Some Jews, here, had become Christians. But they’re now wavering in their commitment to Jesus. Part of that is due to their own passivity. They’re drifting away. The other part is due to persecution. Enemies do terrible things to keep them silent about Jesus. Passivity and persecution have led them to waiver in their commitment to Jesus.

Hebrews exists to address that problem. It does so primarily by magnifying the greatness of Jesus. But he also includes various warnings and encouragements. Last time we got a warning about those who go on sinning. Today we get an encouragement. He brings up their past experience with persecution to encourage them: “Faithfulness happened back there! Recall it! There was a Treasure at the very center of it.” The other thing he adds is a reassurance about the future reward. So past endurance, future reward—both should encourage them in the present, into present endurance.

A Past Endurance & the Treasure Compelling It

Let’s look first at their past endurance. He wants them to recall their past endurance and the Treasure that compelled it. He’s like a parent or coach—they’ve seen you do something well before and then bring it up as a way to encourage you to keep going. What about these former days was so encouraging?

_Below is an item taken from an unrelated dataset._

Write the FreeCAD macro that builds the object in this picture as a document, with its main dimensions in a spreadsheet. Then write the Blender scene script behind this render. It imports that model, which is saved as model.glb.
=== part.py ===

Verse 32, “Recall the former days when, after you were enlightened…” That means conversion. They heard the gospel; the Holy Spirit brought light into their moral darkness. They embraced the beauty of Jesus in the gospel. That conversion, though, didn’t mean safety in the world. It meant suffering. The world hates Jesus and it hates Jesus in you. So he goes on, “you endured a hard struggle with sufferings.” There’s a word picture here, that of a contest. “You got in the arena with suffering and put up a great fight,” is the idea. “You stood your ground in Christ.”

The sufferings came at them in different forms, too. Verse 33, “sometimes being publicly exposed to reproaches and afflictions.” Reproach has to do with verbal abuse. Think of the crowds who crucified Jesus—they reviled Jesus, wagging their heads and mocking him. Affliction has more to do with physical abuse—like imprisonment, beatings with rods, lashes across their backs, sleepless nights, depriving individuals of basic necessities like good shelter and food,[ii] excrement spread on your toast in the morning by the prison guards—afflictions.

Other sufferings came at them, because they choose to partner publicly with the other Christians who were suffering. End of verse 33, “and sometimes being partners with those so treated. For you had compassion on those in prison, and you joyfully accepted the plundering of your property.”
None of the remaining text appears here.